Modeling code records:

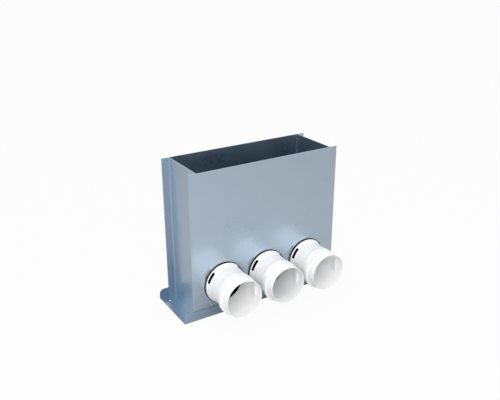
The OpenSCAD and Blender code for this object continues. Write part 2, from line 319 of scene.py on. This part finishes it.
sealant = cured_sealant()
for name, hand, end in (("front_left", -1, -1), ("front_right", 1, -1),
                        ("back_left", -1, 1), ("back_right", 1, 1)):
    fold = [wall_inside + wall_fold, panel_inside - wall_fold]
    rise = [math.radians(a) for a in (180, 150, 120, 98)]
    hollow = [(fold[0] + wall_fold * math.cos(a), fold[1] + wall_fold * math.sin(a))
              for a in rise]
    edge_points = [(wall_inside - bead, panel_inside), (wall_inside - bead, panel_inside - bead),
                   (wall_inside, panel_inside - bead)] + hollow + [(hollow[-1][0], panel_inside)]
    bm, corners = section([(hand * x, end * y, bead_foot)
                           for x, y in edge_points + edge_points[:1]])
    bmesh.ops.remove_doubles(bm, verts=bm.verts, dist=tiny)
    round_corners(bm, [v for v in bm.verts if abs(abs(v.co.x) - wall_inside + bead) < tiny
                       and abs(abs(v.co.y) - panel_inside + bead) < tiny], 0.98 * bead, 8)
    close_and_pull(bm, (0, 0, bead_top - bead_foot))
    upright = [e for e in bm.edges if abs(e.verts[0].co.z - e.verts[1].co.z) > bead]
    bmesh.ops.subdivide_edges(bm, edges=upright, cuts=60)
    bmesh.ops.recalc_face_normals(bm, faces=bm.faces)
    for v in bm.verts:
        inward = Vector((hand * wall_inside, end * panel_inside, v.co.z)) - v.co
        free = abs(v.co.x) < wall_inside - tiny and abs(v.co.y) < panel_inside - tiny
        if free and inward.length > 0.5 * bead:
            swell = noise.noise(Vector((hand, end, v.co.z / (9 * mm))))
            v.co += inward.normalized() * ripple * (0.6 + swell)
    strip = finish_piece(bm, name + "_bead", sealant, edge=0, smooth=40)
    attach(strip, "box")
    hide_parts(name + "_sealant")

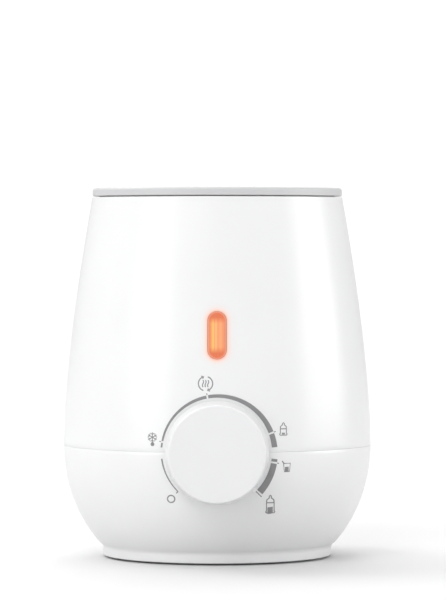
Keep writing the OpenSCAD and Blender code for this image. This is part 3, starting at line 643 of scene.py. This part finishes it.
class WARMER_OT_casing(bpy.types.Operator):
    """Turn the two shells of the casing, and cut the window and the openings in them"""
    bl_idname = "warmer.casing"
    bl_label = "Casing"

    def execute(self, context):
        casing, window = context.scene.warmer_casing, context.scene.warmer_window
        plastic = casing_plastic(window, casing.colour)
        edge = 0.08 * MM
        gap = casing.parting_gap / 2

        upper = taper_line(casing)
        low, high = casing.parting_height + gap, casing.top_height
        outer = [(r, z) for r, z in upper if low + edge < z < high - edge]
        outer = [(casing.belly_radius - edge, low), (casing.belly_radius - edge * 0.3, low + edge * 0.3)] \
            + [(casing.belly_radius, low + edge)] + outer \
            + self.top_edge(casing.shoulder_radius, high, edge)
        inner = [(r, z) for r, z in beside(upper, casing.wall) if low < z < high]
        inner = [(inner[0][0], low)] + inner + [(inner[-1][0], high)]
        shell = turned("upper_shell", outer + inner[::-1], steps=192)
        cut_with(shell, capsule(
            "window_cutter", window.width, window.height, (0, -casing.belly_radius, window.centre),
            CUTTER_DEPTH))
        self.bore_for_dial(shell, casing)
        finish_piece(shell, "housing", plastic, replaces=("upper_casing",))

        lower = bowl_line(casing)
        top = casing.parting_height - gap
        foot = casing.foot_height
        band = foot + casing.band_height
        outer = arc((casing.foot_radius - FOOT_EDGE, foot + FOOT_EDGE), FOOT_EDGE, -90, 0, 6)
        outer += arc((casing.foot_radius + NECK, band), NECK, 180, 134, 10)
        outer += [p for p in lower if p[1] < top - edge]
        outer += self.top_edge(casing.belly_radius, top, edge)
        tongue = casing.belly_radius - casing.wall - FIT
        tongue_in = tongue - 1.6 * MM
        lip = casing.parting_height + 3 * MM
        inner = [(tongue, top), (tongue, lip), (tongue_in, lip), (tongue_in, top - 3.5 * MM)]
        inner += [p for p in beside(lower, casing.wall)[::-1] if p[1] < top - 6 * MM]
        inner += [(casing.foot_radius - casing.wall, band), (casing.foot_radius - casing.wall, foot)]
        shell = turned("lower_shell", outer + inner, steps=192)
        self.bore_for_dial(shell, casing)
        gland = (cad_low("cord_gland") + cad_high("cord_gland")) / 2
        bpy.ops.mesh.primitive_cylinder_add(
            vertices=64, radius=CUP_RADIUS, depth=0.03, location=(0, gland.y + 0.012, gland.z),
            rotation=(math.pi / 2, 0, 0))
        cut_with(shell, context.object)
        finish_piece(shell, "housing", plastic, replaces=("lower_casing",))
        self.inlet_cup(casing, plastic)
        return {"FINISHED"}

    def top_edge(self, radius, height, edge):
        """The three points of a slightly rounded upper edge."""
        return [
            (radius, height - edge), (radius - edge * 0.3, height - edge * 0.3), (radius - edge, height)]

    def bore_for_dial(self, shell, casing):
        bush = (cad_low("knob_bush") + cad_high("knob_bush")) / 2
        start()
        bpy.ops.mesh.primitive_cylinder_add(
            vertices=64, radius=BUSH_HOLE, depth=0.02, location=(0, -casing.belly_radius, bush.z),
            rotation=(math.pi / 2, 0, 0))
        cut_with(shell, bpy.context.object)

    def inlet_cup(self, casing, plastic):
        """Round cup in the back of the lower shell that the cord gland sits in."""
        low, high = cad_low("cord_gland"), cad_high("cord_gland")
        gland_in = 7.5 * MM                     # length of gland inside the cup's floor
        seat = low.y + gland_in
        z = (low.z + high.z) / 2
        place = Matrix.Translation((0, seat, z)) @ Matrix.Rotation(-math.pi / 2, 4, "X")
        reach = casing_radius(casing, z) - seat
        gland_hole = 5.65 * MM
        outline = [
            (gland_hole, -CUP_WALL), (CUP_RADIUS + CUP_WALL, -CUP_WALL), (CUP_RADIUS + CUP_WALL, reach),
            (CUP_RADIUS, reach), (CUP_RADIUS, 0), (gland_hole, 0)]
        cup = turned("inlet_cup", outline, place, steps=64)
        mould = turned("cup_trim", [
            (0, casing.foot_height)] + bowl_line(casing, 32) + [(0, casing.parting_height)], steps=96)
        cut_with(cup, mould, "INTERSECT")
        finish_piece(cup, "housing", plastic)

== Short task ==
Only the lines from the one containing "Keep writing the" through the one containing "gap = casing.parting_gap / 2" are to be extracted, exactly as they appear, with both ends included.

== Task response ==
Keep writing the OpenSCAD and Blender code for this image. This is part 3, starting at line 643 of scene.py. This part finishes it.
class WARMER_OT_casing(bpy.types.Operator):
    """Turn the two shells of the casing, and cut the window and the openings in them"""
    bl_idname = "warmer.casing"
    bl_label = "Casing"

    def execute(self, context):
        casing, window = context.scene.warmer_casing, context.scene.warmer_window
        plastic = casing_plastic(window, casing.colour)
        edge = 0.08 * MM
        gap = casing.parting_gap / 2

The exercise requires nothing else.